Stated exercise: Exactly the lines from the one containing "point = shown.matrix_world" through the one containing "alpha: Fourth component." must be returned; include both ends and nothing else.

### Dataset entries

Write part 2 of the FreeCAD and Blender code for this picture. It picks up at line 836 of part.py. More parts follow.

######
### Dataset entries

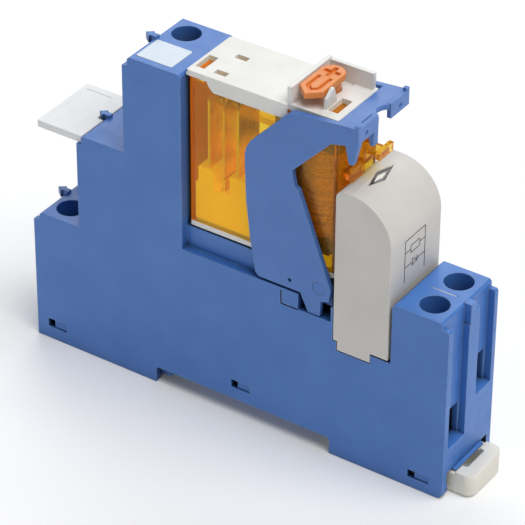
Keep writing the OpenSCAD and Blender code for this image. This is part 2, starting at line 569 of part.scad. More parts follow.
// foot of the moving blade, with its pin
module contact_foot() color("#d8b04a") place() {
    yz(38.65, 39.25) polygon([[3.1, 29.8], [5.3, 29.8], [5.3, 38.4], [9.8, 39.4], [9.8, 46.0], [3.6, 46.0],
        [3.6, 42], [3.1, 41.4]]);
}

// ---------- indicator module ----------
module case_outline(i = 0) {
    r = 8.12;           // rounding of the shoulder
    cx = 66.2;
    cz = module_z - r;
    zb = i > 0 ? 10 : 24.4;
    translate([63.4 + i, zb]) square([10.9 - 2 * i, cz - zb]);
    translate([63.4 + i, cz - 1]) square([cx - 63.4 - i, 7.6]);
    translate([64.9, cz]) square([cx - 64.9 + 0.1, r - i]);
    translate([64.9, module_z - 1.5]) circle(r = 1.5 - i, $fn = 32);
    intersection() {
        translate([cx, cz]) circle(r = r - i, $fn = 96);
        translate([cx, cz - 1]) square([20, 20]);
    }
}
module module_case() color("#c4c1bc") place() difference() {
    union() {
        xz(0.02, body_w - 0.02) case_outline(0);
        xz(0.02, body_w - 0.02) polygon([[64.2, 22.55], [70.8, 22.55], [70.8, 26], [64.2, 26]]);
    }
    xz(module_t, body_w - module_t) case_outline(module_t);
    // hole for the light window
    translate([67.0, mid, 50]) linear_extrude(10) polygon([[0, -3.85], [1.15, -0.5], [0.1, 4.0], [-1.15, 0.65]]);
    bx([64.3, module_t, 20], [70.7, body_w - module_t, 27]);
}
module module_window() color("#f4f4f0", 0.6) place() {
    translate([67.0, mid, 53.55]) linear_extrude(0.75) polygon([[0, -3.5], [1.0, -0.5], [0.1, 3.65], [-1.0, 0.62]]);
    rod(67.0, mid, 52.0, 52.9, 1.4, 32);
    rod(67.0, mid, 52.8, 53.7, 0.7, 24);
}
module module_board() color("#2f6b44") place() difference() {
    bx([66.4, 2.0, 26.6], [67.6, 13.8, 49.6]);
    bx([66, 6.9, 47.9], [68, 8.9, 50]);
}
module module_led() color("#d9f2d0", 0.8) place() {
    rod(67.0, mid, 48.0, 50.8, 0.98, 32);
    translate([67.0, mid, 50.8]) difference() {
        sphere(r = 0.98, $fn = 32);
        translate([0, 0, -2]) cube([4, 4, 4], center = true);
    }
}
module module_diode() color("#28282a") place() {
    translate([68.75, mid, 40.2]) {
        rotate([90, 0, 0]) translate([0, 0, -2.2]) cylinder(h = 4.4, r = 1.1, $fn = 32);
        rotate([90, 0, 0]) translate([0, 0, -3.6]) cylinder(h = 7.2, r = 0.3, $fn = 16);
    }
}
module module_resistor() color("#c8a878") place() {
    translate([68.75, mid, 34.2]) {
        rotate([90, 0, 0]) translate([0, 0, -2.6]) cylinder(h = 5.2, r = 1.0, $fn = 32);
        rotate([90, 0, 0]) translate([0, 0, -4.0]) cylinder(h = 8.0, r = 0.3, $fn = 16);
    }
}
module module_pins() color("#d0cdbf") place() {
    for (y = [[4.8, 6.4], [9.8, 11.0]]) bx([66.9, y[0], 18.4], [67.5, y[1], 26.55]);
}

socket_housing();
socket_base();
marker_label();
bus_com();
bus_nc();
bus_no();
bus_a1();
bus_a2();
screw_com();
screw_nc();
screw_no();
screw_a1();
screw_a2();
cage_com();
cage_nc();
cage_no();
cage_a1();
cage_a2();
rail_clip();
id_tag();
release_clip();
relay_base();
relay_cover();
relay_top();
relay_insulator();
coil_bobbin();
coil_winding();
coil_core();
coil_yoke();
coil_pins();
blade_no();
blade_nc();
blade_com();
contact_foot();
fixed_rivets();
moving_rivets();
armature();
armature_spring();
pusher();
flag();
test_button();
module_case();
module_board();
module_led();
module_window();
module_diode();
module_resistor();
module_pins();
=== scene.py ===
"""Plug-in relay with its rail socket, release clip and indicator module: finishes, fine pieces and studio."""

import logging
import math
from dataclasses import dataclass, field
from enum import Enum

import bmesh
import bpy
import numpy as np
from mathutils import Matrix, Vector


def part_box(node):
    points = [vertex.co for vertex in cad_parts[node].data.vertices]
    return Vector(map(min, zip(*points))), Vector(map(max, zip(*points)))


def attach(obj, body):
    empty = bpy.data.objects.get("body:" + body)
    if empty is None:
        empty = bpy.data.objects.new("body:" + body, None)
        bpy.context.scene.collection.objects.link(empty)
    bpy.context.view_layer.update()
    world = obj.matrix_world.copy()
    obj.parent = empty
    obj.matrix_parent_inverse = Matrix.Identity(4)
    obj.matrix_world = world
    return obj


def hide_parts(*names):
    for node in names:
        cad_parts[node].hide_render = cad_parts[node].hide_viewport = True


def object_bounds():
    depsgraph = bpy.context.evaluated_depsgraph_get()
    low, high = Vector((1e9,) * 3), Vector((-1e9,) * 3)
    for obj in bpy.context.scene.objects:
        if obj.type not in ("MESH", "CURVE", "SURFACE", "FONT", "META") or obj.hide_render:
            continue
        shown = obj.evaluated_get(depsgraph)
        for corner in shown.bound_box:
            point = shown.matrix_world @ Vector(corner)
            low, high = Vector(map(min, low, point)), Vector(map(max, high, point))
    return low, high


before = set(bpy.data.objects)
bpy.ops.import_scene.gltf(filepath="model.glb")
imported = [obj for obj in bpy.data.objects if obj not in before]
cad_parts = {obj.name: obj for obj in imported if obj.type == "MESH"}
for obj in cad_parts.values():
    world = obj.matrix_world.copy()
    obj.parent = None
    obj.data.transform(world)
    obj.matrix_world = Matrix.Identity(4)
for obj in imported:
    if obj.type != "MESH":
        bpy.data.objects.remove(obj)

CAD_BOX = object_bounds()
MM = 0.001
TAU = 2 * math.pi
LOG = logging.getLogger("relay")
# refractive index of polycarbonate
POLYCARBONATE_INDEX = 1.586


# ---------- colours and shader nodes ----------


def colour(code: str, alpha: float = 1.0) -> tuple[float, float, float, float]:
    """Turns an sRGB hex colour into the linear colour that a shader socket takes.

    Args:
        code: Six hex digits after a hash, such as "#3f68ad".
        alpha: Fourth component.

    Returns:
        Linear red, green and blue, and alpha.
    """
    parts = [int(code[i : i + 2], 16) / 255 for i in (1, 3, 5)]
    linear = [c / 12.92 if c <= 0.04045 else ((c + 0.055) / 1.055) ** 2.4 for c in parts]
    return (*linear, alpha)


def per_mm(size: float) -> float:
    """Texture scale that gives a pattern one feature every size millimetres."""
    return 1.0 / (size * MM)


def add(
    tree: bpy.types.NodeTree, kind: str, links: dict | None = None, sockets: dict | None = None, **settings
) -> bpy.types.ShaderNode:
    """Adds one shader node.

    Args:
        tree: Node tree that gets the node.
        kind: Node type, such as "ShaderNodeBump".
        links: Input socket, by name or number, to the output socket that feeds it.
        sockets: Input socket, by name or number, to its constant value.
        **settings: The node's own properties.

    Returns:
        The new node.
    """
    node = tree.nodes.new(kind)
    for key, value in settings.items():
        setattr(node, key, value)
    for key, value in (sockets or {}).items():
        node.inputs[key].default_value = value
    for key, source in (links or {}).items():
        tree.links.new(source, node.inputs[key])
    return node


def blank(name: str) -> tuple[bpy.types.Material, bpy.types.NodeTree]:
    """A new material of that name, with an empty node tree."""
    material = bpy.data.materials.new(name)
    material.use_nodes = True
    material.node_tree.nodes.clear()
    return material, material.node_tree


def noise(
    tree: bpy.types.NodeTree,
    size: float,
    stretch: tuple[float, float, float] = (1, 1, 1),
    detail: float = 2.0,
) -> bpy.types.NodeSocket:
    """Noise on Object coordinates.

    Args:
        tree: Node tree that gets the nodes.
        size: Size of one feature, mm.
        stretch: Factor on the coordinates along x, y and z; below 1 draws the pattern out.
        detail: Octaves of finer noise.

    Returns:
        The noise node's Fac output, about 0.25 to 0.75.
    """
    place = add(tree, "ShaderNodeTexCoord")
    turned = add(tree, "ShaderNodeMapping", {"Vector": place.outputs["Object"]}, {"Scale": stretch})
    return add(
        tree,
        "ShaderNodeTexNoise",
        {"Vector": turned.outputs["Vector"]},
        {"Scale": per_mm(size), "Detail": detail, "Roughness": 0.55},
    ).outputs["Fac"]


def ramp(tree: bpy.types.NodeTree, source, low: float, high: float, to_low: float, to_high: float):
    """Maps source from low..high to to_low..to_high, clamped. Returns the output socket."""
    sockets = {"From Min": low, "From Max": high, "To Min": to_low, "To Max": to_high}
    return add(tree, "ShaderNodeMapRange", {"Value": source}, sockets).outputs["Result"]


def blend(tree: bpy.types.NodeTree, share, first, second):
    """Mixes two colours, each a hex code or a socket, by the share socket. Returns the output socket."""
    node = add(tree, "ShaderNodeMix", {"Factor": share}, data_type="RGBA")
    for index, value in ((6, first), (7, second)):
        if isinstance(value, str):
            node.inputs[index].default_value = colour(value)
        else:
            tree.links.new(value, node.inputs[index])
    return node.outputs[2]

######

Correct response:
            point = shown.matrix_world @ Vector(corner)
            low, high = Vector(map(min, low, point)), Vector(map(max, high, point))
    return low, high


before = set(bpy.data.objects)
bpy.ops.import_scene.gltf(filepath="model.glb")
imported = [obj for obj in bpy.data.objects if obj not in before]
cad_parts = {obj.name: obj for obj in imported if obj.type == "MESH"}
for obj in cad_parts.values():
    world = obj.matrix_world.copy()
    obj.parent = None
    obj.data.transform(world)
    obj.matrix_world = Matrix.Identity(4)
for obj in imported:
    if obj.type != "MESH":
        bpy.data.objects.remove(obj)

CAD_BOX = object_bounds()
MM = 0.001
TAU = 2 * math.pi
LOG = logging.getLogger("relay")
# refractive index of polycarbonate
POLYCARBONATE_INDEX = 1.586


# ---------- colours and shader nodes ----------


def colour(code: str, alpha: float = 1.0) -> tuple[float, float, float, float]:
    """Turns an sRGB hex colour into the linear colour that a shader socket takes.

    Args:
        code: Six hex digits after a hash, such as "#3f68ad".
        alpha: Fourth component.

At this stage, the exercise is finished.